Part of the original argument revolved around Scala's lack of support for
decimals...that's why. I also used the decimal system as an obvious example of
a system with little to no bias toward 12TET...in the same way a fretless guitar
WITHOUT 12TET fret markings would likely prove aesthetically easier to play
non-12TET tunings in than one with the markings. And that example (which I've
mentioned before on this thread) goes straight that to my original post argument
#1, about the 100 cents = 12TET semitone bias in the cent system. Not only am I
staying on argument, but I'm using IMVHO pretty darn obvious visual examples.

Me>> B) I'm arguing for fractions with descriptions of tonal classes as an
ultimate

>> system, and NOT the decimal system.
>And for about the 50th time: this was never your original argument, if you look
>at the OP >(or even the TITLE OF THE THREAD), it's "Cents vs. Decimal".

Look, get it right: from the beginning I argued for the decimal system for
being less biased than the cent system. Then you and others complained about
the lack of optimization and simplicity in that system, so we went to discussing
LOGARITHMIC SYSTEMS OTHER THAN CENTS. Then a few people noted bias in those
systems toward other TET's and I noted that virtually ALL low-numbered
logarithmic systems had such bias.

We then EXPANDED the argument to include the system of fractions and classes,
which (as you've agreed) have a bit of a JI bias...but are highly optimized and
(at least) have a bias that most often does not favor TET's vs. non-TET's. And
my final conclusion was that the fraction system should be supplemented by a
simple list of tonal classes that follows an obvious order (IE no guessing if,
for example, a "perfect" or "major" version of a tone is higher. But you never
responded to that, just shifted the argument right back to decimal vs. cents,
apparently ignoring the evolution of the argument.

>"If you want to argue about tonal-class-descriptions and ratios as being opposed
>to cents, that's nonsense too, because you can't translate non-JI cents-values
>OR DECIMALS into RATIO-BASED tonal classes WITHOUT LOSING INFORMATION."
>
When I described my class system, I described classes as boundaries.
And I'd still vouch, you can make fractions in form xxx/xxx without losing
more than a cent of information in most cases. People on this list do that all
the time.
For an exact example 22/15 AKA 1.46666 may be the lower limit for a "fifth"
and 50/33 AKA 1.515 the upper limit.
Now suppose you get a really high limit fraction like 303/200. Take 301/200 =
1.505 and compare it to 1.46666 and 1.515. It's right in between and hence in
the same class.

>"I'm not doing this anymore. I can't make this case any more clear, and if you
>won't accept that your arguments are invalid by this point,"
You haven't proved much more than

A) My points are invalid to you (at least I've given specific numeric and visual
examples of my points)
B) You can't seem to accept that this argument has expanded BEYOND simply
comparing decimals and cents and has evolved into discussion fraction and
logarithmic systems OTHER than cents which solve problems that occur with both
cents and the decimal system.
It's as if you did not read ANY of the follow-ups on this thread except the
original message.

_,_._,___

🔗Michael <djtrancendance@...>

7/10/2010 3:40:31 PM

Chris>"It took you this long to figure it out? Every time with Michael the
same thing happens.
This is why I lost respect for Cameron - because he played along with
this type of insanity that Michael created concerning my piece The
Pond."
No Chris, you're the one showing signs of insanity. For crying out loud, stay
on topic. You're as off topic here as you were on that "The Pond" thread.

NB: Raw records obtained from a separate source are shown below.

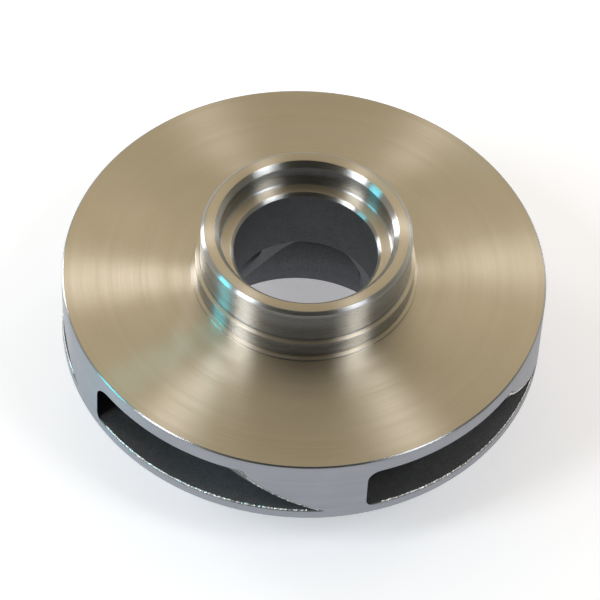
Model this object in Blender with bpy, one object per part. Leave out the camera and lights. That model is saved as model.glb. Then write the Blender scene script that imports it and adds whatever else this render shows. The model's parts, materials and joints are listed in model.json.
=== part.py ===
"""Closed centrifugal pump impeller, 200 mm across, cast in one piece and turned.

Each feature of the casting is one named solid, and neighbours meet on flat faces:
two shrouds, five backward-curved vanes, the stepped neck on top and the suction neck
that it stands on. Metres, +Z up, origin on the axis at the foot of the suction neck.
"""
import math

import bmesh
import bpy

MM = 0.001

# Driving sizes, millimetres
OUTER_R = 100.0
RIM_HEIGHT = 34.5
UPPER_PLATE = 7.7
LOWER_PLATE = 5.0

SUCTION_NECK_HEIGHT = 29.0
SUCTION_R = 47.5
SUCTION_WALL = 5.5
SUCTION_SPLIT_Z = 6.0
SUCTION_CHAMFER = 1.0

NECK_HEIGHT = 26.7
NECK_R = 43.4
NECK_CHAMFER = 1.4
COLLAR_R = 45.3
COLLAR_HEIGHT = 10.0
FOOT_R = 46.8
FOOT_HEIGHT = 1.5
COUNTERBORE_R = 35.7
COUNTERBORE_DEPTH = 11.9
COUNTERBORE_CHAMFER = 2.2
BORE_R = 29.6
BORE_CHAMFER = 1.4
RIM_CHAMFER = 0.5

HUB_DROP = 8.1
HUB_LIP = 1.9
HUB_CURVE_R = 60.0
EYE_CURVE_R = 66.0
EYE_CURVE_DROP = 27.5
BACK_CURVE_R = 72.0
BACK_CURVE_DROP = 20.0

VANES = 5
VANE_ANGLE = 21.7
FIRST_VANE_AZIMUTH = -72.0
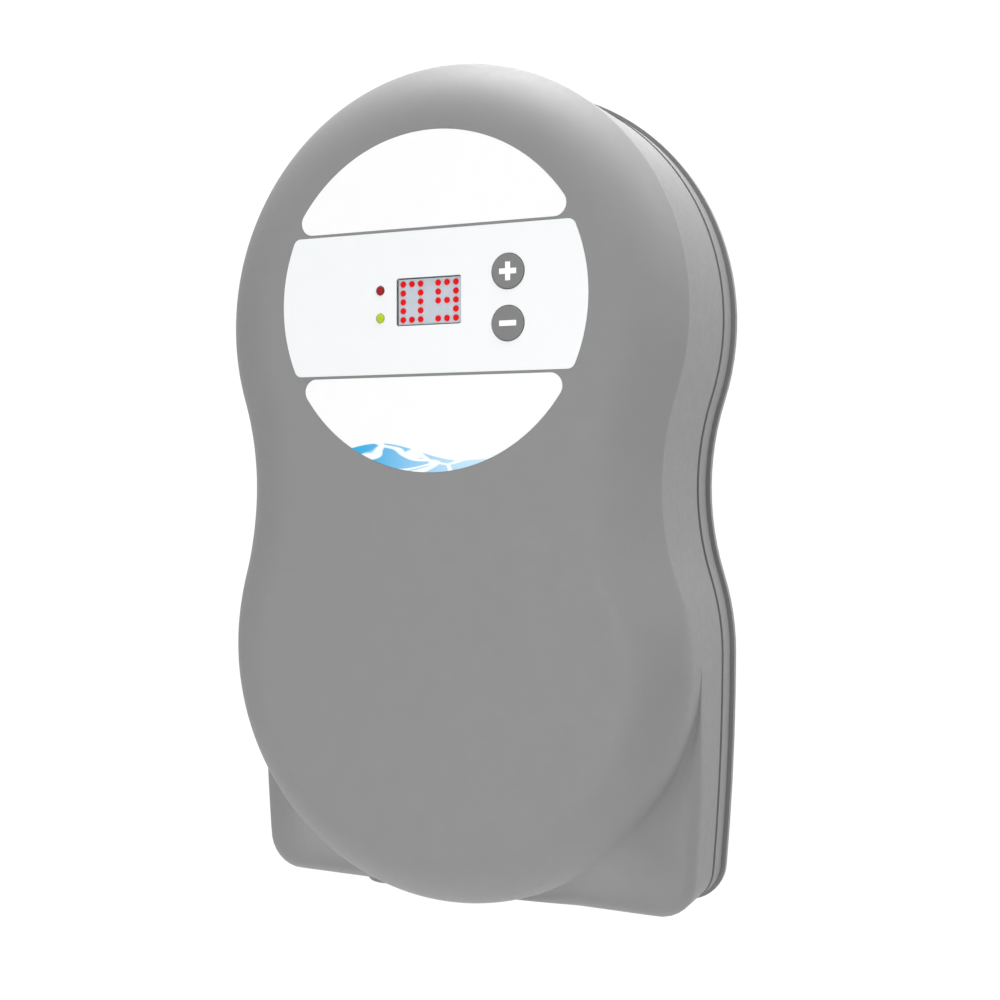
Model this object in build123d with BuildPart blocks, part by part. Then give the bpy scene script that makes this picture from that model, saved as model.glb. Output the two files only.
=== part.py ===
from build123d import *
import os
from math import asin, atan2, cos, degrees, radians, sin

# Wall-mounted control unit of a salt chlorine generator.
# Millimetres. X runs to the right, Y back into the wall and Z up. The origin is the centre of the
# four wall screws, on the wall. Heights above the wall are measured towards the viewer, along -Y.

# ---- outline of the casing, seen from the front ----
LOBE_R = 92.4  # upper and lower round of the rear panel
LOBE_Z = 60.0  # each lobe's centre lies this far above or below the waist
WAIST_HALF = 83.0
WAIST_R = (LOBE_Z**2 + WAIST_HALF**2 - LOBE_R**2) / (2 * (LOBE_R - WAIST_HALF))
WAIST_ANGLE = degrees(atan2(LOBE_Z, WAIST_HALF + WAIST_R))
SIDE_R = 950.0  # gentle bow of the lower sides
FOOT_Z = -152.4
CORNER_R = 15.0

# ---- heights above the wall ----
PANEL_BACK = 4.0
PANEL_FRONT = 7.0
FRAME_FRONT = 16.1
COVER_REAR = 16.7
FLANGE_FRONT = 41.5
FACE = 70.0

# ---- casing parts ----
FRAME_INSET = 1.4
COVER_INSET = 1.8
WALL = 3.0
SHOULDER_R = 27.6
LOWER_SHOULDER_R = 20.4  # the lower lobe turns into its side wall without a crease
SHOULDER_OUTSET = 3.6  # the shoulder's arc would end this far outside the side wall
FIT = 0.15  # gap all round a piece that sits in a pocket
SCREW_INSET = 8.4
FOOT_SCREW_INSET = 14.0
CROWN_SCREW_ANGLE = 50.0
BOSS_R = 4.6
COVER_SCREW_R = 1.5
SCREW_CLEARANCE_R = 1.8
COVER_SCREW_HEAD_R = 3.2
COVER_SCREW_TIP = 30.0
BOSS_TIP = 34.0

HEAD_DEPTH = 2.0
SCREW_FIT = 0.1
GASKET_INSET = 0.6
GASKET_WIDTH = 2.0
PARTING_CHAMFER = 0.6
PANEL_EDGE_R = 0.8
BASE = (Align.CENTER, Align.CENTER, Align.MIN)
TOP = (Align.CENTER, Align.CENTER, Align.MAX)

# ---- front labels and controls ----
LABEL_Z = 65.5
LABEL_R = 60.0
SLICE_WIDTH = 4 * LABEL_R  # spans the label with room to spare
TOP_LABEL_R = 62.6
TOP_LABEL_CROWN = 59.6
UPPER_SPLIT = 25.4
LOWER_SPLIT = -25.8
SPLIT_GAP = 1.0
LABEL_THICK = 0.5
OVERLAY_CORNER_R = 3.0
LABEL_CORNER_R = 4.5
KEY_X = 30.6
KEY_UP = 8.6
KEY_DOWN = -9.1
KEY_R = 6.0
KEY_GAP = 0.25
KEY_PROUD = 0.3
KEY_TRAVEL = 0.6
KEY_FLANGE_R = 7.4
KEY_FLANGE_THICK = 1.0
KEY_FLANGE_GAP = 0.4
KEY_REST_GAP = 0.05
KEY_EDGE_R = 0.25
MARK_THICK = 0.3
MARK_SPAN = 6.4
MARK_ARM = 1.9
WINDOW_SIZE = (25.1, 16.5)
WINDOW_CORNER_R = 0.7
WINDOW_THICK = 0.5
LED_X = -19.3
LED_RED_UP = 4.5
LED_GREEN_UP = -5.3
LED_R = 1.6
LED_PROUD = 0.5
LED_DOME_R = 0.8
DOT_R = 1.1
DOT_PITCH_X = 3.47
DOT_PITCH_Z = 3.12
DIGIT_ZERO = ("111", "101", "101", "101", "111")
DIGIT_NINE = ("111", "101", "111", "001", "111")

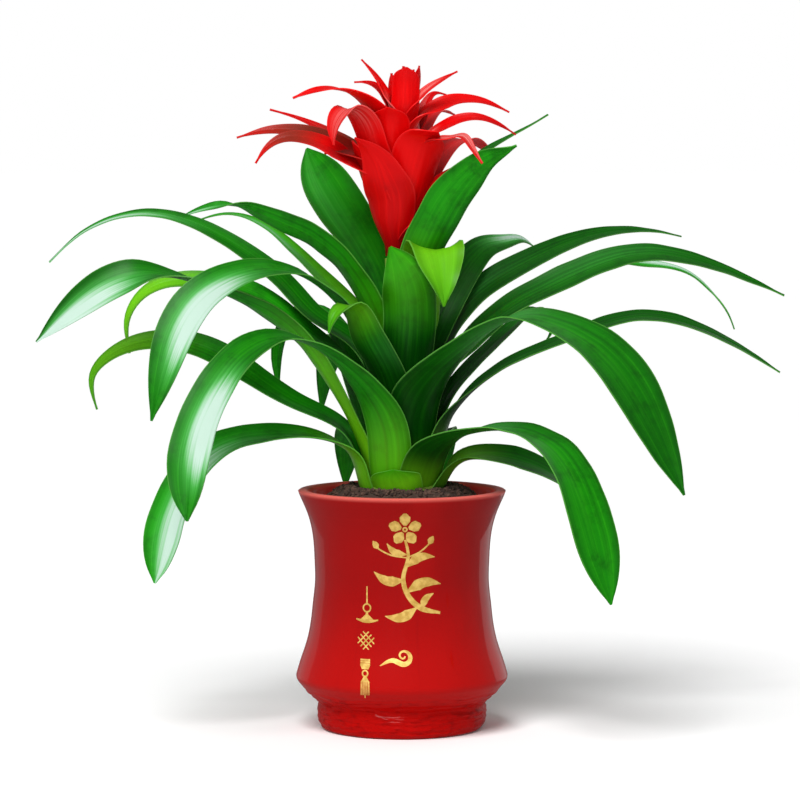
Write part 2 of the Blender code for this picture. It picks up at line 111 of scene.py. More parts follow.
@dataclass
class Growth:
    """How one kind of blade is built: its axis, widening, wrapping, thickness, grid and usual yellowing."""

    foot: tuple
    top: tuple
    sheath_length: float
    wrap: tuple
    thickness: float
    across: int
    station: float
    yellow: tuple

    def axis(self, height):
        """The point of the growth's own axis at a height."""
        low, high = Vector(self.foot), Vector(self.top)
        return low + (high - low) * ((height - low.z) / (high.z - low.z))


LEAF_GROWTH = Growth((0, 0, 0), (0, 0, 450), 90, (32, 75), 0.75, 16, 3.2, (0, 0.16, 0.8))
BRACT_GROWTH = Growth(HEAD_BOTTOM, HEAD_TOP, 32, (15, 38), 0.8, 10, 1.8, (0, 0.1, 0))

# Each blade leaves its base with this lean at most, and its grid has this many rows at least. Away from
# the axis it is a channel, whose half angle eases off from its base to its tip
MOST_LEAN = 0.6
FEWEST_ROWS = 8
CHANNEL_BEND = 0.5
CHANNEL_EASING = 0.35

# The crease along a midrib, the length of an edge's ripples, and the painted highlight, a pale sheen on a
# blade's upper side. Reaches and the sheen's middle are across the blade, whose own half width is 1
CREASE_DEPTH = 0.35
CREASE_REACH = 0.13
EDGE_RIPPLE = 17
PAINTED_SHEEN_MIDDLE = 0.45
PAINTED_SHEEN_REACH = 0.75

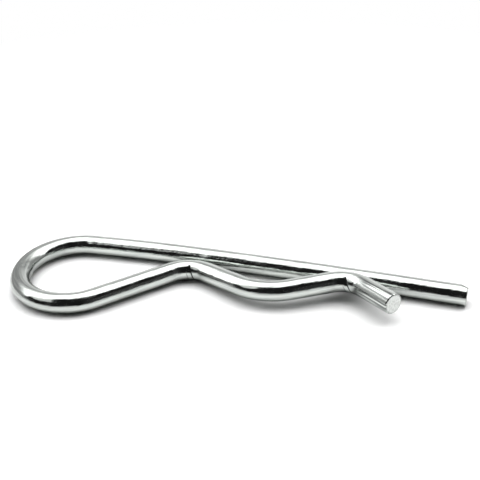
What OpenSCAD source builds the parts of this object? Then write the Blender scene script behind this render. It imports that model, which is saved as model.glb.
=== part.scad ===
/* [Wire] */
// Diameter of the round spring wire
wire_d = 3.75; // [3.4:0.05:4.4]
// Edge break round both cut ends
edge_break = 0.24; // [0.1:0.02:0.4]

/* [Straight leg] */
// Straight stretch from the cut tip, the part that first enters a cross hole
tip_len = 16.6; // [10:0.2:24]
// Slight set of the leg behind the tip stretch, toward the bent limb
set_angle = 1.5; // [0.5:0.1:3]
// Radius of that set, to the centre of the wire
set_radius = 480; // [300:10:700]
// Straight stretch between the set and the bow
mid_len = 18.4; // [12:0.1:24]
// Gentle bow that leads into the head loop
bow_angle = 4.9; // [3:0.1:7]
// Radius of the bow, to the centre of the wire
bow_radius = 272; // [200:2:340]

/* [Tip bevel] */
// Length of the flat bevel that eases the tip into a hole
bevel_len = 1.4; // [0.8:0.1:2.4]
// Depth of the bevel at the cut face
bevel_depth = 0.5; // [0.2:0.05:0.8]
// How far the bevel faces away from straight up, toward the back
bevel_turn = 30; // [0:5:60]

/* [Head loop] */
// Turn of the first arc, round the far end of the loop
turn_angle = 99.1; // [95:0.1:103]
// Radius of the first arc, to the centre of the wire
turn_radius = 9.85; // [9:0.05:11]
// Turn of the second arc, along the belly of the loop
crown_angle = 92.6; // [88:0.1:97]
// Radius of the second arc, to the centre of the wire
crown_radius = 9.95; // [9:0.05:11]
// Turn of the last arc, which points the limb back at the leg
close_angle = 31.7; // [28:0.1:36]
// Radius of the last arc, to the centre of the wire
close_radius = 8.3; // [7.5:0.05:9.5]

/* [Neck] */
// Clear gap between the neck bend and the straight leg
neck_gap = 1.1; // [0.6:0.1:2]
// Turn of the neck bend
neck_angle = 72.5; // [68:0.1:77]
// Radius of the neck bend, to the centre of the wire
neck_radius = 5.9; // [5.2:0.05:6.8]
// Straight run from the neck bend to the saddle
neck_len = 8; // [6:0.1:10]

/* [Saddle] */
// Inner radius of the saddle that holds the shaft
saddle_inner_r = 8.2; // [7.5:0.05:9.5]
// Turn of the saddle
saddle_angle = 55; // [51:0.1:59]

/* [Nose and flare] */
// Clear gap between the nose bend and the straight leg
nose_gap = 0.1; // [0.1:0.05:1.5]
// Turn of the nose bend
nose_angle = 69; // [62:0.1:75]
// Radius of the nose bend, to the centre of the wire
nose_radius = 5.25; // [4.8:0.05:6.5]
// Straight flared end behind the nose bend
flare_len = 7.5; // [5:0.1:9]
// Twist of the bent limb out of the plane of the loop, which lifts its free end
lift_angle = 3.6; // [1:0.1:5]

/* [Press marks] */
// Radius of the tool nose that pressed the inside of the neck and nose bends
press_radius = 0.6; // [0.4:0.05:1]
// Depth of the pressed mark
press_depth = 0.2; // [0.1:0.05:0.3]
// Turn from the middle of the bend on to the mark
press_past = 6; // [0:1:10]
// Lean of the mark, whose lower end is the one farther along the wire
press_lean = 15; // [0:5:30]

/* [Hidden] */
$fn = 48;
// Cold bending draws the wire in by this much all round
draw_in = 0.025;
// How far each bend reaches into the straights beside it
overlap = 0.1;
// Short straight that joins two arcs of the loop
link = 0.4;
saddle_radius = saddle_inner_r + wire_d / 2;

// The wire is a chain of steps from the cut tip to the flared end. Each step is
// [straight length, roll about the wire, bend angle, bend radius], and a roll of 180 reverses the bends.
// A state is [centre, heading, side that the wire bends to]. Distances from the leg are along knee[2].
start = [[0, 0, 0], [-1, 0, 0], [0, -1, 0]];

function bend_side(s, roll) = s[2] * cos(roll) + cross(s[1], s[2]) * sin(roll);
function round_bend(heading, side, radius, angle) =
  radius * ((1 - cos(angle)) * side + sin(angle) * heading);
function after(s, step) =
  let (side = bend_side(s, step[1]))
  [
    s[0] + step[0] * s[1] + round_bend(s[1], side, step[3], step[2]),
    cos(step[2]) * s[1] + sin(step[2]) * side,
    cos(step[2]) * side - sin(step[2]) * s[1]
  ];
function run(s, chain, i = 0) = i == len(chain) ? s : run(after(s, chain[i]), chain, i + 1);

leg_steps = [[tip_len, 0, set_angle, set_radius]];
knee = run(start, leg_steps);
loop_steps = [
  [mid_len, 0, bow_angle, bow_radius],
  [link, 0, turn_angle, turn_radius],
  [link, 0, crown_angle, crown_radius],
  [link, 0, close_angle, close_radius]
];
loop_end = run(knee, loop_steps);

// How far the leg has curved toward the limb, at x from the knee toward the tip
function curve_off(radius, x) = radius - sqrt(radius * radius - x * x);
function leg_curve(x) =
  let (set_run = set_radius * sin(set_angle))
  x > set_run ? curve_off(set_radius, set_run) + (x - set_run) * tan(set_angle)
  : x > 0 ? curve_off(set_radius, x)
  : x < -mid_len ? curve_off(bow_radius, x + mid_len)
  : 0;

// Straight length that brings the next bend to a clear gap from the leg, found in a few corrections
function run_to_leg(s, roll, radius, gap, length = 0, tries = 5) =
  let (
    side = bend_side(s, roll),
    nearing = -s[1] * knee[2],
    turn = atan2(nearing, side * knee[2]),
    apex = s[0] + length * s[1] + round_bend(s[1], side, radius, turn) - knee[0],
    target = leg_curve(-apex * knee[1]) + sqrt(pow(wire_d + gap, 2) - pow(apex[2], 2))
  )
  tries == 0 ? length
  : run_to_leg(s, roll, radius, gap, length + (apex * knee[2] - target) / nearing, tries - 1);

neck_roll = 180 - lift_angle;
return_len = run_to_leg(loop_end, neck_roll, neck_radius, neck_gap);
limb_steps = [
  [return_len, neck_roll, neck_angle, neck_radius],
  [neck_len, 180, saddle_angle, saddle_radius]
];
saddle_end = run(loop_end, limb_steps);
nose_len = run_to_leg(saddle_end, 180, nose_radius, nose_gap);
end_steps = [[nose_len, 180, nose_angle, nose_radius], [flare_len, 0, 0, 0]];
steps = concat(leg_steps, loop_steps, limb_steps, end_steps);
NECK = len(leg_steps) + len(loop_steps);
NOSE = NECK + len(limb_steps);
LAST = len(steps) - 1;

// Furthest reach of the wire along direction e, and the middle of its box on that axis
function skin(s, e) = s[0] * e + wire_d / 2 * sqrt(max(0, 1 - pow(s[1] * e, 2)));
function bulge(s, step, e) =
  let (
    side = bend_side(s, step[1]),
    turn = 180 - atan2(s[1] * e, side * e)
  )
  turn > step[2] ? skin(s, e)
  : (s[0] + step[0] * s[1] + round_bend(s[1], side, step[3], turn)) * e + wire_d / 2;
function reach(e, s = start, i = 0) =
  i > LAST ? skin(s, e)
  : max(skin(s, e), bulge(s, steps[i], e), reach(e, after(s, steps[i]), i + 1));
function middle(e) = (reach(e) - reach(-e)) / 2;

// Moves its children past one bend
module past_bend(angle, radius) {
  translate([radius, 0, 0])
    rotate([0, angle, 0])
      translate([-radius, 0, 0])
        children();
}

// Moves its children to the start of bend i
module at_bend(i, from = 0) {
  step = steps[from];
  translate([0, 0, step[0]])
    rotate([0, 0, step[1]])
      if (from == i) {
        children();
      } else {
        past_bend(step[2], step[3]) at_bend(i, from + 1) children();
      }
}

module bend(angle, radius) {
  over = overlap / radius * 180 / PI;
  translate([radius, 0, 0])
    rotate([90, 0, 0])
      rotate([0, 0, 180 - angle - over])
        rotate_extrude(angle = angle + 2 * over)
          translate([radius, 0])
            circle(d = wire_d - 2 * draw_in);
}

// Straight wire with a broken edge where it is cut off, at its start
module cut_wire(length) {
  cylinder(h = edge_break, d1 = wire_d - 2 * edge_break, d2 = wire_d);
  translate([0, 0, edge_break])
    cylinder(h = length - edge_break, d = wire_d);
}

// The wire from step i to the flared end
module wire(i = 0) {
  step = steps[i];
  if (i == 0) {
    cut_wire(step[0]);
  } else if (i == LAST) {
    translate([0, 0, step[0]])
      rotate([180, 0, 0])
        cut_wire(step[0]);
  } else {
    cylinder(h = step[0], d = wire_d);
  }
  if (i < LAST) {
    translate([0, 0, step[0]])
      rotate([0, 0, step[1]]) {
        bend(step[2], step[3]);
        past_bend(step[2], step[3]) wire(i + 1);
      }
  }
}

// Trough that the bending tool pressed across the inside of bend i
module press_mark(i) {
  inside = steps[i][3] - wire_d / 2;
  at_bend(i)
    translate([steps[i][3], 0, 0])
      rotate([0, steps[i][2] / 2 + press_past, 0])
        translate([press_radius - press_depth - inside, 0, 0])
          rotate([90 + press_lean, 0, 0])
            cylinder(h = 2 * wire_d, r = press_radius, center = true);
}

// What the bevel takes off the tip, with the tip at the origin and the leg running back along -X
module tip_bevel() {
  rotate([-bevel_turn, 0, 0])
    translate([-bevel_len, -wire_d, wire_d / 2])
      rotate([0, atan(bevel_depth / bevel_len), 0])
        translate([-bevel_len / 2, 0, 0])
          cube([3 * bevel_len, 2 * wire_d, wire_d]);
}

// The clip lies flat on its leg and head loop, with the middle of its box over the origin
module clip() {
  color("silver")
    translate([-middle([1, 0, 0]), -middle([0, 1, 0]), wire_d / 2])
      difference() {
        rotate([90, 0, -90])
          difference() {
            wire();
            press_mark(NECK);
            press_mark(NOSE);
          }
        tip_bevel();
      }
}

clip();
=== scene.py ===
"""The looks of the R clip: bright-plated wire in place of the CAD solid, on a white floor in a studio."""
import math
import bpy
from mathutils import Matrix, Vector


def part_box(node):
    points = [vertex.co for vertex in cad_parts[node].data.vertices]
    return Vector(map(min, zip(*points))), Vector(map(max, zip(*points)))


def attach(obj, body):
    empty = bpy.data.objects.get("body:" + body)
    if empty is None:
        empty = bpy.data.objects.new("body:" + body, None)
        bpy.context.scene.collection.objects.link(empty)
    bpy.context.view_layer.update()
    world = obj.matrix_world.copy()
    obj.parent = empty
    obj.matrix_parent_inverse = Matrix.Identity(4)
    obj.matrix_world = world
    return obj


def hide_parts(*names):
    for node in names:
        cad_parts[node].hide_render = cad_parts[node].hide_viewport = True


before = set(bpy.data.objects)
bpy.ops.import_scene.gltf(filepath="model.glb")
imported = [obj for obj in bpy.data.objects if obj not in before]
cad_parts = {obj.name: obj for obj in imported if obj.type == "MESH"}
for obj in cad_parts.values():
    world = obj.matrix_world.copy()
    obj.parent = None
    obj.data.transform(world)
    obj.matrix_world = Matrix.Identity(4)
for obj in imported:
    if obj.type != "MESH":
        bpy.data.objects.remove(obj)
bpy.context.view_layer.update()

MM = 0.001

# ---- Sizes of the clip in millimetres and degrees, the same as in the part's source ----
WIRE_D = 3.75
WIRE_R = WIRE_D / 2
EDGE_BREAK = 0.24
# Each bend is (turn, radius to the centre of the wire)
TIP_LEN = 16.6
SET = (1.5, 480.0)
MID_LEN = 18.4
BOW = (4.9, 272.0)
TURN = (99.1, 9.85)
CROWN = (92.6, 9.95)
CLOSE = (31.7, 8.3)
NECK = (72.5, 5.9)
NECK_GAP = 1.1
NECK_LEN = 8.0
SADDLE_INNER_R = 8.2
SADDLE = (55.0, SADDLE_INNER_R + WIRE_R)
NOSE = (69.0, 5.25)
NOSE_GAP = 0.1
FLARE_LEN = 7.5
LIFT = 3.6
# Straight wire between the bends of the head loop
LINK = 0.4
BEVEL_LEN = 1.4
BEVEL_DEPTH = 0.5
BEVEL_TURN = 30.0
PRESS_RADIUS = 0.6
PRESS_DEPTH = 0.2
# The bends are thinner than the straights by this much all round
DRAW_IN = 0.025

# ---- Sizes that only the look has, in millimetres and degrees ----
# The wire draws in over this length from either end of a bend
DRAW_FADE = 1.0
# How far past the middle of the bend each press mark is, and how far it leans
PRESS_MARKS = {NECK: (6.0, 15.0), NOSE: (4.2, 28.0)}
# The mark's near edge, its bottom and its far edge, along the wire in halves of the source's mark
PRESS_EDGES = (-1.6, 0.8, 1.2)
# The power with which the mark goes down from its edges
PRESS_CURVE = 1.3
# Cosines to the bend's inner side where the mark begins and where it is at its full depth
PRESS_INSIDE = (0.5, 0.9)
# Each painted shade line in the mark is (middle, reach to either side, strength), the first two in those
# halves
PRESS_SHADE_LINES = ((0.75, 0.75, 2.0), (-2.1, 0.5, 0.6))
# Rise of the surface's normal under which those painted shade lines begin, and under which they are at
# their darkest: the shade is painted only where the wire faces down
PRESS_SHADE_BELOW = (0.5, 1 / 6)
# The painted shade line along the bevel's edge is wider on the round wire than on the flat face
BEVEL_SHADE_REACH = 0.24
BEVEL_SHADE_REACH_FLAT = 0.07
BEVEL_SHADE_STRENGTH = 1.0
# The bevel's length over which that painted shade line grows dark
BEVEL_SHADE_FADE = 0.5
# The painted shade line round the cut faces, and the wider one over the rounded edge of the tip
RIM_SHADE_REACH = 0.09
RIM_SHADE_REACH_TIP = 0.4
RIM_SHADE_STRENGTH = 0.5

# ---- Fineness of the mesh ----
SIDES = 72
RING_STEP = 0.28
BEND_STEP = 0.12
PRESS_STEP = 0.03
END_STEP = 0.1
# A bend under this radius takes the finer step
TIGHT_RADIUS = 2 * WIRE_D
# Rings on each cut face, as shares of its radius
CAP_RINGS = (0.3, 0.6, 0.86, 0.96)
EDGE_RINGS = 8
# Rounds in which the straight before a bend closes in on its length
LENGTH_ROUNDS = 5


# ---- The walk along the wire, from the cut tip to the flared end ----
class State:
    """Where the walk is: the wire's centre, its heading and the side that it bends to."""

    def __init__(self, centre, heading, side):
        self.centre = centre
        self.heading = heading
        self.side = side

    def ahead(self, length):
        return State(self.centre + length * self.heading, self.heading, self.side)

    def rolled(self, roll):
        turn = math.radians(roll)
        side = math.cos(turn) * self.side + math.sin(turn) * self.heading.cross(self.side)
        return State(self.centre, self.heading, side)

    def bent(self, angle, radius):
        a = math.radians(angle)
        move = radius * ((1 - math.cos(a)) * self.side + math.sin(a) * self.heading)
        heading = math.cos(a) * self.heading + math.sin(a) * self.side
        side = math.cos(a) * self.side - math.sin(a) * self.heading
        return State(self.centre + move, heading, side)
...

And you obviously seem to have nothing to contribute to the thread topic, so
why are you even talking (why not at least have the courtesy to start your own
thread, if that's your attitude)?
If you do have something relevant to the thread to contribute please do...but
if you don't, please quit whining and clogging up the thread.
****************

The thread topic, btw, is cents vs. decimals. And that topic has been
expanded, due to problems in the cents and decimal systems, to also consider)
NON-cents-logarithmic systems and fractions with tonal class systems (ALA Scala)
along with the original two systems.

🔗Michael <djtrancendance@...>

7/10/2010 3:50:24 PM

Since a couple of you apparently can not seem to accept (or understand?)
that this argument has evolved to include systems OTHER than just decimals and
cents I felt it was necessary to post the thread with a new subject line.

Ok, so can we finally agree on advantages and disadvantages of each system?
Here are some suggested headers:

1) Advantages/Disadvantages of Cents vs. Other Logarithmic Systems

2) Advantages/Disadvantages of Other Logarithmic Systems vs. Decimal (and which
ones are specific to cents and not other log systems)

3) Advantages/Disadvantages of Other Logarithmic Systems vs. Fractions (and
which ones are specific to cents and not other log systems)

4) Suggestions regarding a tone class system to accompany any of the above
systems.

🔗Carl Lumma <carl@...>

7/10/2010 4:39:53 PM

--- In tuning@yahoogroups.com, Chris Vaisvil <chrisvaisvil@...> wrote:
>
> It took you this long to figure it out? Every time with Michael
> the same thing happens.

Why people read his posts is beyond me, but when it comes to
replying, Igs, please do not feed the troll.

Michael should be banned for his epic, recalcitrant, multiyear
trolling campaign. I've never said that about anyone else but
his case is truly unique. Presently, I'm going to moderate him
for a few days so he can't reply to this. Also, I'm shutting
down this ridiculous thread on units. Just think about it for
a second and you'll realize how inane it is.